ACCO proposes that anyone calling her/him-self a "climate change professional" should be able to exhibit:

  • A command of the basic science around anthropogenic climate change and the likely impacts (positive and negative) on the relevant organization, its operations and its customers.
  • A detailed understanding of the organization's dependence on natural resources (sources and sinks), of trends and projections for the availability and costs of those resources, and of the existence of possible substitution or other strategies for mitigating risk or minimizing impacts of climate change.
  • An evolving awareness of likely public policy stances and customer attitudes regarding climate change and organizations' efforts to deal with it.
  • A comprehensive grasp of potentials for risks relating to price, availability, non-resource costs, and demand.
  • An ability to help the organization deal with climate-induced risks as part of its strategic and tactical planning.
  • A capacity to formulate and initiate sets of projects to help the organization reposition itself as climate changes, and to oversee the management of such projects.
  • A sound grasp of cost/benefit and risk/reward analysis, and the ability to formulate, communicate and defend project proposals.

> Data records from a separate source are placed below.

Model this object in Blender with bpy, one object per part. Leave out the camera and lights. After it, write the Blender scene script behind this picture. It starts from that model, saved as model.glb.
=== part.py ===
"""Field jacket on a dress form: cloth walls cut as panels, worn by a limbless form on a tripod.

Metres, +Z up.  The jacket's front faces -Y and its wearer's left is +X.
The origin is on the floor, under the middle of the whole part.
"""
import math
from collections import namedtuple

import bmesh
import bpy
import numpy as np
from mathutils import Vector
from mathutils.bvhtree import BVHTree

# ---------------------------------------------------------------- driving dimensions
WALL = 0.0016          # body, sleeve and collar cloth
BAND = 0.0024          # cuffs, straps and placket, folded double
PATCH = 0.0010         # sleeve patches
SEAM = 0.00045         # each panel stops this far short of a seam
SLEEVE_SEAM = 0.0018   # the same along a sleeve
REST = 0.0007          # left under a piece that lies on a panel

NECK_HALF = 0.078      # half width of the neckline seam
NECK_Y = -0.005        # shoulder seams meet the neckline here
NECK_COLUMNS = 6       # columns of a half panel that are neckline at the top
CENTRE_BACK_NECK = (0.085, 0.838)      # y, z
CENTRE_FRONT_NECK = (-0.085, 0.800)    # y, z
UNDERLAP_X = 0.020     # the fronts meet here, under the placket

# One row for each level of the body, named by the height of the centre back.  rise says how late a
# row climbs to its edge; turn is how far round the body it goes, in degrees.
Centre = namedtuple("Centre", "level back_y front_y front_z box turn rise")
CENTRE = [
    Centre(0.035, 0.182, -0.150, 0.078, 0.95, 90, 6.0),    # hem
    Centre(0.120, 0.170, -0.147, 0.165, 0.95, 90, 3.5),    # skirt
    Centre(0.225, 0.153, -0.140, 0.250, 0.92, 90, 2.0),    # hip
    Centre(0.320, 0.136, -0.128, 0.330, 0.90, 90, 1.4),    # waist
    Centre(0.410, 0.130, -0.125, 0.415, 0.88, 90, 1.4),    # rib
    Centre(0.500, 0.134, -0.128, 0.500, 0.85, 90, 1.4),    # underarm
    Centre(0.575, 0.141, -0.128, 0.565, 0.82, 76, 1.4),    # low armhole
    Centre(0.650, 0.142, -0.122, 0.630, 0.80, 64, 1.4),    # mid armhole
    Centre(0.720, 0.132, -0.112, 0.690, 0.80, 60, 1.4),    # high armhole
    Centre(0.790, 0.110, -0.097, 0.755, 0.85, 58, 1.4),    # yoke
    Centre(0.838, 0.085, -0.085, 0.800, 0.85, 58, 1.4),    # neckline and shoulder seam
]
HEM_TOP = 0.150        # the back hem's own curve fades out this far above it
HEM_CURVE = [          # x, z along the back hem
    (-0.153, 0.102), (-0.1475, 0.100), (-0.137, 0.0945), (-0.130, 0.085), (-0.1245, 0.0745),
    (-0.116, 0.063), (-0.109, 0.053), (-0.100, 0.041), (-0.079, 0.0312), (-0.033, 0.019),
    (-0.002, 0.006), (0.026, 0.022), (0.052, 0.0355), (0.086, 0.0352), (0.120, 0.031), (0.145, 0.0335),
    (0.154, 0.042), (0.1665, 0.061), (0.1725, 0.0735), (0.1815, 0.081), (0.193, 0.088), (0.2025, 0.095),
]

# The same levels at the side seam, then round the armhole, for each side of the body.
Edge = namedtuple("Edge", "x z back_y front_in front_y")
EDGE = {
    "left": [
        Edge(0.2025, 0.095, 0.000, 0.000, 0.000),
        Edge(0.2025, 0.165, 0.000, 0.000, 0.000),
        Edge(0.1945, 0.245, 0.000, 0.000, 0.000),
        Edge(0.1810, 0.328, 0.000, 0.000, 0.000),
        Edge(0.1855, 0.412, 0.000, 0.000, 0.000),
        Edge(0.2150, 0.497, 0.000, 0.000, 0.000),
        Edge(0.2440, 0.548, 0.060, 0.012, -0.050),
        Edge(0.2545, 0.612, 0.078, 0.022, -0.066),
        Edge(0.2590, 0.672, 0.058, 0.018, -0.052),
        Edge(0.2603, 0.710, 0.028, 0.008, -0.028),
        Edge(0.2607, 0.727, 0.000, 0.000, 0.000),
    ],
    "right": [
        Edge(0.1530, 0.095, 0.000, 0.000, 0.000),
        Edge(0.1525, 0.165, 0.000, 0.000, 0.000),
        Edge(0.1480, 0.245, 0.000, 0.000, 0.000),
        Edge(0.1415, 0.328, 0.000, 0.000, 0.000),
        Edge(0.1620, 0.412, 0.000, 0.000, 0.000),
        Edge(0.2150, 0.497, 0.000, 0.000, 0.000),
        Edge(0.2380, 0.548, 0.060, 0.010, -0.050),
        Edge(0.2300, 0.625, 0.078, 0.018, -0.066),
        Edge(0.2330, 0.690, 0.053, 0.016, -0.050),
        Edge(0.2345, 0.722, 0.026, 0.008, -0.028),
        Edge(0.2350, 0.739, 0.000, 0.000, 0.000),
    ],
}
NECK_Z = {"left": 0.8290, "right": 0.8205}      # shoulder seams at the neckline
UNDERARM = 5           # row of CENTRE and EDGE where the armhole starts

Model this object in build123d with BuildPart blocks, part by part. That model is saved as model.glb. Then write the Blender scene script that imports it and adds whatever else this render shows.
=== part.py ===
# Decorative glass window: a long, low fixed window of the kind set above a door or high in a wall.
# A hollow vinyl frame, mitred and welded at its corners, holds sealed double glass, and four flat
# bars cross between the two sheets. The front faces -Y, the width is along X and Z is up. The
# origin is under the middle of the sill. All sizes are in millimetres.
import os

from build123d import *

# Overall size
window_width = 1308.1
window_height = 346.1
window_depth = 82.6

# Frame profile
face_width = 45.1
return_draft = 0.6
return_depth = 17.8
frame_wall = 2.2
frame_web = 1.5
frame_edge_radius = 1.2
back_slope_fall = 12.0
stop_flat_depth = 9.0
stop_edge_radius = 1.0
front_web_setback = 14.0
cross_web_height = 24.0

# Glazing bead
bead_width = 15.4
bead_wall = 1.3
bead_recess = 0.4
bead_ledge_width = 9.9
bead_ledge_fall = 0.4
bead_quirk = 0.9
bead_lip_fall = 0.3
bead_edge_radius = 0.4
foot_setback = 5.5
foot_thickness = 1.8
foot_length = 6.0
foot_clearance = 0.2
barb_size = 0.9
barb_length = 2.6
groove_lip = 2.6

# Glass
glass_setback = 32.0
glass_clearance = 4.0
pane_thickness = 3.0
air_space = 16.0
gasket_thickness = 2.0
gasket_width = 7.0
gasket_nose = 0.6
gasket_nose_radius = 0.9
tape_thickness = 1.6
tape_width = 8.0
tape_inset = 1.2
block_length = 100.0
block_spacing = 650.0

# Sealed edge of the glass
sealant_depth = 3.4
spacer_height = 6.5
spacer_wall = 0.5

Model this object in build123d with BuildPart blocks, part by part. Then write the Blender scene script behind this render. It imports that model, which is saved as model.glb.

Personally, I don't know a half-dozen people who really grasp the mix of science, organizational operations, public policy, market analysis, cost analysis, risk management, project management, financial management and communications that ACCO seems to be describing.  In fact, I'm not sure I know even one.  And yet it's hard to fault the thinking that went into their draft.  All those skills -- all those areas of expertise and capability -- really are needed if folks are going to help complex organizations (business, government, educational) mitigate and adapt to climate change.

I do know of a couple of campuses (probably not more than that) which have assembled teams of folks such that the team can address most of ACCO's recommendations.  Generally, campus team strengths tend to be in the areas of basic science, public policy (especially at state institutions), project initiation and management, and cost/benefit analysis.  All of those, of course, deal with the situation as it is, or as it can predictably be caused to become as a result of well-defined projects using relatively well-understood technologies.  On the other hand, I'm not aware of a single campus which has sustainability folks who deal and communicate really well with the concept and implications of risk (what isn't yet, but might well be in future).  Part of the reason might be that most colleges and universities don't deal well with risk-related concepts, climate change considerations aside.

Some business schools and some multi-disciplinary programs, of course, spend a lot of time focusing on risk.  Entrepreneurship programs exhibit one perspective on risk, finance programs another, actuarial programs a third.  

But for all the rapidity of change in today's world -- another expression for which might be that each of us is living inside an uncontrolled experiment all the time -- it doesn't seem like most Greenback graduates (nor most alumni of other universities) are comfortable with and capable of quantitatively considering risk, much less actively managing it.  If the Association of Climate Change Officers is successful in its mission, there's going to be a huge demand for such alumni.  If colleges and universities are serious about dealing with their own climate change issues -- not to mention complicating factors like social and economic sustainability -- we might want to find ways of getting some of those alums to stick around after graduation.